Sukki Singapora live New York Asian Burlesque 2014
Sukki Singapora performs a shortened version of Henna Diamonds at her Asian Burlesque Spectacular. Shot by speliotis video of New York, May 2014 and special thanks to Steven Speliotis, Reiko Yanagi.
Sukki Singapora (born Sukki Menon, 1986, in Singapore) is a burlesque performer and model. She is best known for being the first international burlesque performer from Singapore. For her outspoken political views on freedom of expression for women in socially restrictive countries she was recognized with an “Asian Women of Achievement Award.”
Her career choice as a Burlesque performer, despite her stringent cultural background, has gained her a large international fanbase, leading to her founding The Singapore Burlesque Society in 2012: to protect Asian women (and men) wanting to pursue a career in burlesque.
Singapora was born to a Singaporean father and English mother, both doctors, and has two sisters. While young, her father moved the family to Cornwall, although she spent her childhood in a small Indian Singaporean community around the Goodman Road area in Singapore and was brought up with traditional Asian values. As a child, she trained in classical ballet. She became a British citizen at 18 and attended the University of Nottingham. After graduation, she worked in the IT Industry.
In February 2011, she auditioned for a part in a cabaret theatre near Manchester and was hired as one of the dancers. She was slowly given more solos and was offered other gigs; “I was fortunate enough to be offered enough shows that I no longer needed a day job.”
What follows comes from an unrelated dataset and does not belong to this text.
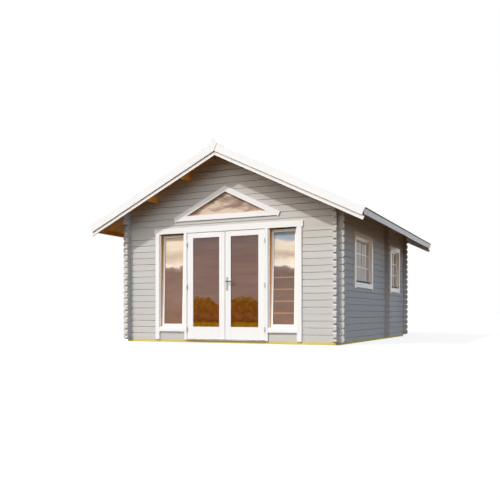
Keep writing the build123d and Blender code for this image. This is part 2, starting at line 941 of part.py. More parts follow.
def write_doors():
    leaf = door_leaf()
    pane = block(*leaf_pane())
    write("door_right_leaf", leaf - handle_hole())
    write("door_left_leaf", mirrored_x(leaf))
    write("door_right_glass", pane)
    write("door_left_glass", mirrored_x(pane))
    moving = leaf_hinges()
    write("door_right_hinges", Compound(children=moving))
    write("door_left_hinges", Compound(children=[mirrored_x(half) for half in moving]))
    fixed = fixed_hinges()
    write("post_hinges", Compound(children=fixed + [mirrored_x(half) for half in fixed]))
    write("handle_plates", handle_plates())
    write("handle_lever", handle_lever())


write_ground()
write_walls()
write_roof()
write_front()
write_side_windows()
write_doors()
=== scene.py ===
import bmesh
import bpy
import json
import math
from mathutils import Matrix, Vector


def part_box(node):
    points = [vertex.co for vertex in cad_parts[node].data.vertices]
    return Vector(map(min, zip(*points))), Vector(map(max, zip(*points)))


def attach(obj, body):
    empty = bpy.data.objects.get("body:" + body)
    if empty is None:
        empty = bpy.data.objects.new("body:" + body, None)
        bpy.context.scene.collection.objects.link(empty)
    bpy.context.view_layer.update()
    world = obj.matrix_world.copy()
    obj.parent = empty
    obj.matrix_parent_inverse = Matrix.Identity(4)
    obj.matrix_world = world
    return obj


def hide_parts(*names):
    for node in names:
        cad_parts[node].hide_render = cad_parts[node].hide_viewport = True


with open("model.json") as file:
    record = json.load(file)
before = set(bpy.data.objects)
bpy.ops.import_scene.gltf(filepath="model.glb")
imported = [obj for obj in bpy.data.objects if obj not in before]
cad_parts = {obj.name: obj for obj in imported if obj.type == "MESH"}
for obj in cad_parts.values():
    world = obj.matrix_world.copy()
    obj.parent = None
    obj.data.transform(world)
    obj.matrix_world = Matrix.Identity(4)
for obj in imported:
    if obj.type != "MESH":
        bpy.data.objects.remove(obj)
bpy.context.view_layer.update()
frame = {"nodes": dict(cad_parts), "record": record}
nodes = frame["nodes"]
record = frame["record"]
body_of_node = {node: body for body, names in record["behaviour"]["bodies"].items() for node in names}

# Sizes in metres, in the frame of the CAD: X right, Y back, Z up, the ground at Z 0
log_pitch = 0.114
log_gap = 0.004
log_courses = 40
wall_base = 0.045

# Limits of X and Y inside which walls, eave boards and linings are unpainted, and one past them all
inside_x = 1.982
inside_y = 2.448
eave_face = 2.561
lining_face = 2.503
anywhere = 3.0

# Rounded edges, from the finest to the widest
fine_edge = 0.001
paint_edge = 0.0015
soft_edge = 0.002
deck_edge = 0.003

# Boards and the gaps between them
floor_board = 0.096
roof_board = 0.096
board_gap = 0.001
frame_joint = 0.0006
ridge_strip_gap = 0.002

# Roof: the boards' underside at the ridge, and the covering's top square above that underside
roof_pitch = math.radians(26.0)
soffit_ridge = 3.350
cover_top = 0.036

# Gable boards, square above the roof boards' underside, and their joint at the ridge
upper_board_top = 0.0386
upper_board_width = 0.131
lower_board_show = 0.060
upper_board_low = upper_board_top - upper_board_width
lower_board_low = upper_board_low - lower_board_show
ridge_joint_x = -0.0015
joint_line_half = 0.005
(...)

Singapora’s burlesque performances are noted for being lavish with elaborate costumes and a Bollywood-influenced style. Her emphasis is on sensuality and fusing Western and Eastern styles with a particular nod to classic Hollywood glamour and inspiration from Barbara Yung, a 1950’s American-Chinese performer.
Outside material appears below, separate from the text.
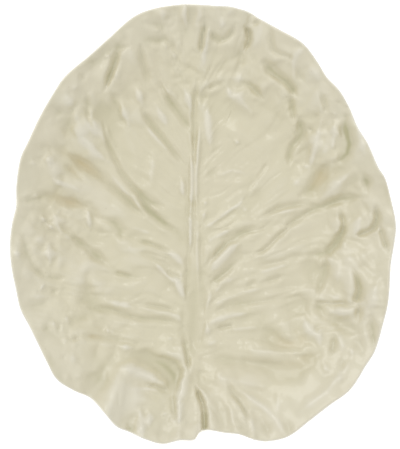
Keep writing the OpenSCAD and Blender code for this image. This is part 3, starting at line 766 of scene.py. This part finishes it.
def held_back(lift):
    """Clay can't be pressed deeper than its wall or drawn out without end: a lift nears the
    most that a ridge or a crease can have, along a hyperbolic tangent."""
    most = np.where(lift > 0, MOST_RIDGE, MOST_CREASE)
    return most * np.tanh(lift / most)


def leaf_heights(radii):
    """For radii by ring and ray: the places, the top, the underside and three traits for the
    glaze, which are the lift, the thin lines and the flank share. That is the share of the way
    from the flat well to the rim. The plain underside is the foot's height, plus the rise times
    the share to its power, plus the wave times the share squared. The top lies one wall above
    it, plus the lift: the sum of folds, ribs and blisters, held back, and weaker in the well.
    The underside has a part of the lift."""
    places = (radii[..., None] * ray_ways).reshape(-1, 2)
    flank = np.clip((radii - SEAT_RADIUS) / (ray_ends - SEAT_RADIUS), 0, 1)
    onset = eased(FOLD_ONSET * flank)
    (folds, fold_lines), (ribs, rib_lines), (blisters, blister_lines) = (
        find(places).reshape(2, *radii.shape) for find in (fold_heights, rib_heights, blister_heights)
    )
    smooth = outside_spots(places, SMOOTH_SPOTS, SMOOTHING).reshape(radii.shape)
    part = (WELL_BLISTERS + (1 - WELL_BLISTERS) * onset) * smooth
    # The lines are no height: the glaze's colour paints shade along their creases and highlights along
    # their ridges.
    lines = fold_lines + NOISE_LINES * (rib_lines * smooth + blister_lines * part)
    lift = held_back(folds + ribs * smooth + blisters * part)
    lift *= WELL_SHARE + (1 - WELL_SHARE) * onset
    plain = FOOT_HEIGHT + RIM_RISE * flank ** FLANK_POWER + rim_waves * flank ** 2
    under = plain + PRINT_SHARE * lift * onset
    top = plain + WELL_WALL + (RIM_WALL - WELL_WALL) * flank + lift
    top = higher_of(top, under + CREASE_WALL)
    traits = np.stack([lift / TRAIT_UNIT, lines / TRAIT_UNIT, flank])
    return places.reshape(*radii.shape, 2), top, under, traits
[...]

She gained global recognition appearing in Esquire Magazine as “Women We Love,” FHM India and the front cover of international burlesque magazine Burlesque Bible and in 2013 her performances were praised for their daring attitude. Although she is successful in her field, she is also a passionate activist who campaigns for women’s rights.
Burlesque as Activism
Singapora became the first burlesque performer in the world to be invited for tea at Buckingham Palace for recognition of her contribution to the Arts as an Asian role model. She has noted that there is a taboo and disapproval surrounding burlesque within the Asian community and has worked to change the stereotypes and misconceptions about Burlesque and to encourage others to try the performance style. About her activism for Asian women, she stated; “This is not just an opportunity to prove that Burlesque can make a difference, it is a responsibility.”